Most processes I described are under manual link building, but tracking can be automated with backlink monitoring tools.
Closing Thoughts
Reclaiming links is a good ongoing habit, but it works best alongside a real acquisition strategy; you're just polishing a small pool of links instead of growing it. You can either follow our detailed SaaS link building checklist, or have a team handle both sides of this:
- Find new placements through guest posting, niche edits, and digital PR for SaaS,
- And keep your existing backlink profile healthy.
Get in touch with us, and we'll take a look at where your current link profile is leaking value.
Frequently Asked Questions
What does it mean to "reclaim" a backlink?
It's when you go after the SEO value of a link you technically already earned, but aren't getting credit for, usually because it's unlinked text, the link broke at some point, or Google never indexed the page it's on.
How do I find unlinked mentions of my SaaS?
Ahrefs Content Explorer is the easiest starting point. There's a filter that highlights domains mentioning you without a link back. You can also just search your brand name with -site:yourdomain.com to strip out your own site from the results. Google Alerts is worth setting up, too, mostly so you're not doing this search manually every month.
Why isn't my backlink showing up in Google?

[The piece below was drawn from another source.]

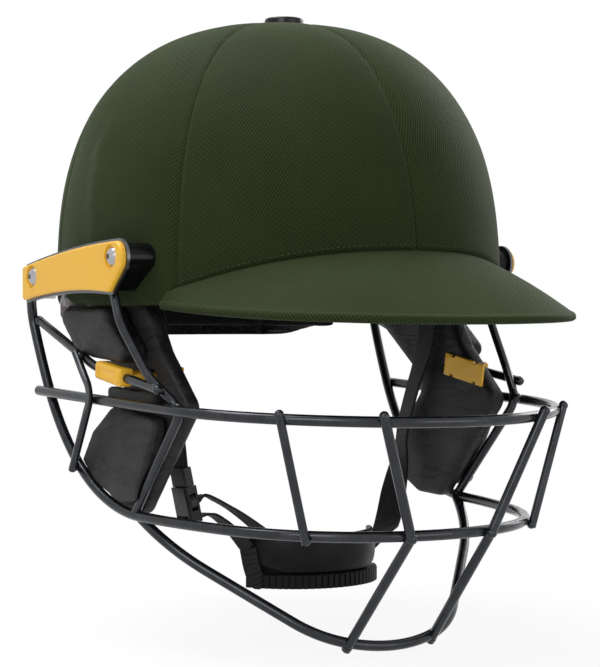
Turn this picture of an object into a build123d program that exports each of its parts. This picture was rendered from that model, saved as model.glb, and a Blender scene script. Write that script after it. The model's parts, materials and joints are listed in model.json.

Nine times out of ten, it just hasn't been crawled yet. Smaller or newer sites don't get visited as often, so there can be a real lag between "link goes live" and "Google notices it exists."
How do I fix a broken backlink?
301 redirect from the dead URL to whatever page on your site is closest in relevance. That's really it, just don't redirect everything to your homepage out of laziness, it dilutes the value.
Is requesting indexing considered manipulative?
No, as long as the underlying link is legitimate. You're not creating fake authority - you're making sure a real, earned link gets seen and counted.